Thomas Amyot

Amyot, Thomas (1775-1850), a lawyer and antiquary, was born in Norwich, England where his father, Peter Amyot (c. 1736-1790), was a watchmaker. His great-grandfather was the eldest son of a physician to Louis XIII, and originally settled the family in Norwich. Despite being brought up on minimal education, he eventually worked at a law firm before opening up his own practice. Amyot became an agent for the whig politician, William Windham, who was defending his Norwich seat in 1802. He was also named the private secretary for Windham four years later, now the secretary at war. Amyot married Jane Colman (bap. 1784, d. 1884) in 1806, with whom he had three sons and four daughters.

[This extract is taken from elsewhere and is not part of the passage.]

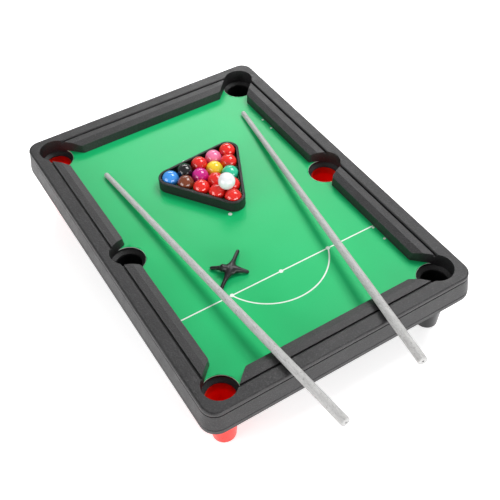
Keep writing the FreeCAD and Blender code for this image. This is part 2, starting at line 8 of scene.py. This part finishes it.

Amyot moved to London for his work with Windham and continued to work in the colonial office after his employer died 1810. In 1819 he was appointed registrar to the task of keeping records of the slave population of the British colonies of the West Indies. From 1833 to 1840 Amyot was one of the commissioners for slave compensation to owners after the emancipation of their slaves. His government posts gave him freedom to follow his historical and archeological interests. His only substantial publication was a compilation of Windham’s speeches with a memoir. He was elected FRS and FSA, serving as treasurer and contributing fifteen papers to the society’s Transactions between 1818 and 1833. Amyot helped found the Camden Society and, in 1839, became its director for life. He also assisted other societies, including the Percy and the Shakespeare. In 1847 he chaired the successful London Committee for the Purchase of Shakespeare’s Birthplace. Amyot showed signs of declining health in 1845, and died in 1850, two years after his wife. After being buried in Westminster, he was memorialized by Henry Crabb Robinson and John Bruce in the Gentlemen’s Magazine.